Spring smelled of vinegar and bleach in my youth, at least at my house. As soon as the weather was warm enough to throw open the windows (or at least the sunshine made it seem warm enough), my mother would call in her troops – both grandmothers and all the aunts who weren’t otherwise committed to jobs or their household duties – for the official start of spring cleaning.

Now we’re not talking about a day of sweeping, dusting, and mopping. No, we’re talking about taking down some 20-plus metal Venetian blinds and soaking them in bathtubs full of the aforementioned vinegar solution. Curtains were washed, dried and ironed. Draperies were sent to the dry cleaner.

Slipcovers in fall and winter colors and prints were replaced with lighter, floral print covers.

Throw rugs were hung outside on the clothesline and the dust and dirt pounded out of them with woven rattan rug beaters. I think the ladies rather enjoyed this chore, as it gave an outlet to all the frustrations that might have built up over the winter months, having been isolated with cranky spouses and bored children.

When wall-to-wall carpeting replaced area rugs, heavy machinery was rented to shampoo and steam clean them twice a year. Between these cleanings, a heavy, brown Hoover complete with headlight frightened both pets and kids. My mom had to hire a teenage neighbor to keep me occupied whenever that monster came out of the closet.

Our large house had about 30 windows and no spring cleaning would have been complete without at least four people on the inside and four on the outside cleaning the glass with buckets of (again) vinegar solution, a plethora of rags made from old sheets, sponges, and something called shammy rags (a suede-like fabric that makes glass sparkle). Supposedly, this chore was relegated to a cloudy day, as sunshine makes streaks challenging to see. Also, before the advent of electric or gas clothes dryers, all these rags had to be hung to dry and there seemed to be only so many to go around.

Additionally, every tchotchke, every piece of dishware, glassware, and all the silver had to be cleaned – not just feather dusted, washed, dried and returned to its place.

Even the men were enlisted at night and on weekends. Baseboards and woodwork had to be touched up. Furniture had to be repaired or replaced or moved. And, of course, landscaping, yard work, and outdoor home repairs, were relegated to the male species.

Spring cleaning lasted a week or two, sometimes longer. I managed to make myself scarce – you know, to stay out of their way, but mostly to avoid being asked to participate and become their gopher – go for this, go for that. Whenever I was entrapped, I quickly learned never to do the appointed chore correctly. I constantly asked for instruction and eventually, it became easier to do it themselves than to deal with an amateur like me.

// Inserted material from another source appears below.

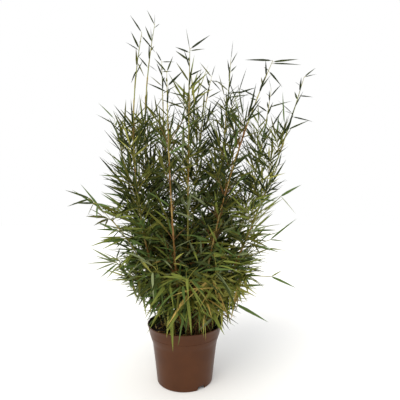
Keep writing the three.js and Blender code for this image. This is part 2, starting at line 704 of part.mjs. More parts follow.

Modern conveniences with which we’re blessed (albeit not altogether grateful) today, coupled with more hectic lifestyles and both spouses working full-time jobs, has made spring cleaning shorter in duration and often even obsolete.

Most of us do what we can when we can in our all too infrequent spare time throughout the year. Spring is when we breathe a sigh of relief from the inclement weather and associated uncomfortable and tedious winter tasks such as snow removal, plumbing and heating emergencies and power outages. Tasks that go unattended are merely added to our ever-growing list of stressors.

It would behoove us all to view springtime with fresh, uncomplicated eyes. See the beauty in nature’s display. Revel in the colors of spring’s pastel palette. Get healthier. Get invigorated. Soak up the healing rays of the sun. Do things that bring happiness and calm.

Forsake dust bunnies in favor of Easter bunnies.

I promise the chores will be there waiting when you have the time.